▸ **THE REQUEST**:
Filter the records below for the word "this". Copy each line that holds it.

╭─ DATA EXCERPTS

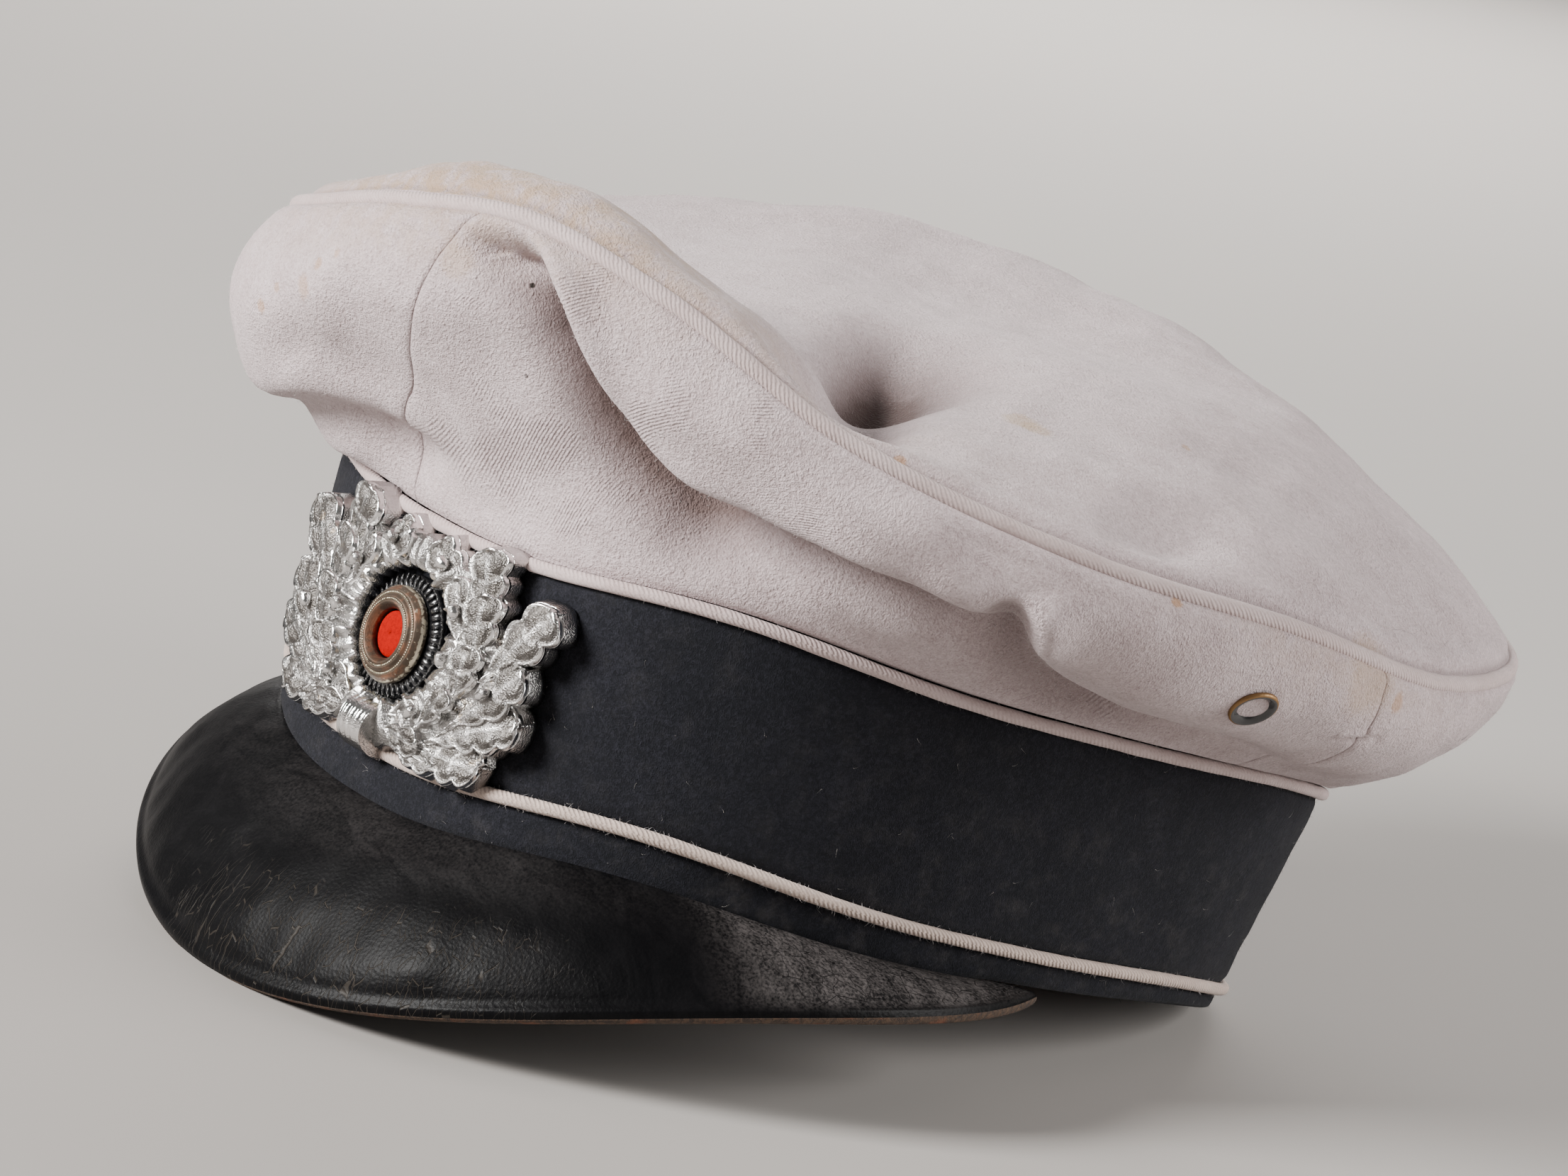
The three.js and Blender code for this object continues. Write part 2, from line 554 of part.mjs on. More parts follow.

╰─
╭─ DATA EXCERPTS

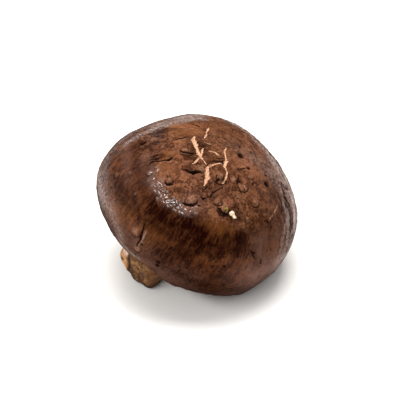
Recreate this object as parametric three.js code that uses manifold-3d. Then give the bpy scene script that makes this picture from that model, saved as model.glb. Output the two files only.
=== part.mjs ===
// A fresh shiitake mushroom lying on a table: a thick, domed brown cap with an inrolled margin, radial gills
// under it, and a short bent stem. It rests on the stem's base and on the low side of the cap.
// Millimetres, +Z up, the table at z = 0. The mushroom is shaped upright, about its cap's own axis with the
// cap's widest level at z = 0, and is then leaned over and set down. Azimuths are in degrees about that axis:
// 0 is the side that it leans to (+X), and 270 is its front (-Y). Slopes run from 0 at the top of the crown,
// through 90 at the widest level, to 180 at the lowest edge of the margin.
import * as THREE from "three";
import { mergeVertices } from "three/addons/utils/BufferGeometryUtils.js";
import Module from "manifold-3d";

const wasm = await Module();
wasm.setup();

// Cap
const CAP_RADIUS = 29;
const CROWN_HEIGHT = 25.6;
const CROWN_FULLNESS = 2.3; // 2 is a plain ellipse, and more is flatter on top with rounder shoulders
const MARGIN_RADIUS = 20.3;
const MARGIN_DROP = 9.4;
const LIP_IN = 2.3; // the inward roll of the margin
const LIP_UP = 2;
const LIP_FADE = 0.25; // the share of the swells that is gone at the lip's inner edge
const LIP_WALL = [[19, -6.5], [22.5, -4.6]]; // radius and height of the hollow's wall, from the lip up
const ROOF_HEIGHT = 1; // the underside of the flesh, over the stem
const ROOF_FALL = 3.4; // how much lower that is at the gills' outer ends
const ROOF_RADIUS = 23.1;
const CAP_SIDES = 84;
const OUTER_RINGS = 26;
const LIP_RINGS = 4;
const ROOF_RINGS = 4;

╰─
╭─ DATA EXCERPTS

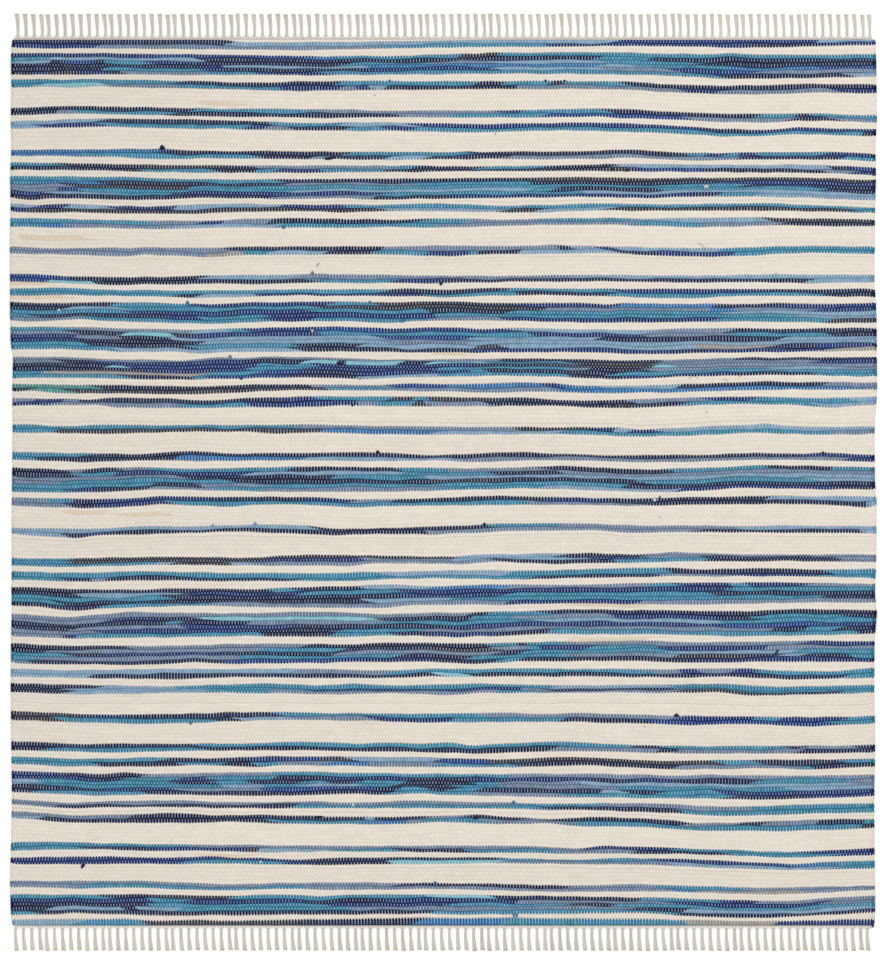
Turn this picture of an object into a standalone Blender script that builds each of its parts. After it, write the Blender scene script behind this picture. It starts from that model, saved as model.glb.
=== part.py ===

╰─

▸ **PROBLEM SOLUTION**:
The three.js and Blender code for this object continues. Write part 2, from line 554 of part.mjs on. More parts follow.
Recreate this object as parametric three.js code that uses manifold-3d. Then give the bpy scene script that makes this picture from that model, saved as model.glb. Output the two files only.
Turn this picture of an object into a standalone Blender script that builds each of its parts. After it, write the Blender scene script behind this picture. It starts from that model, saved as model.glb.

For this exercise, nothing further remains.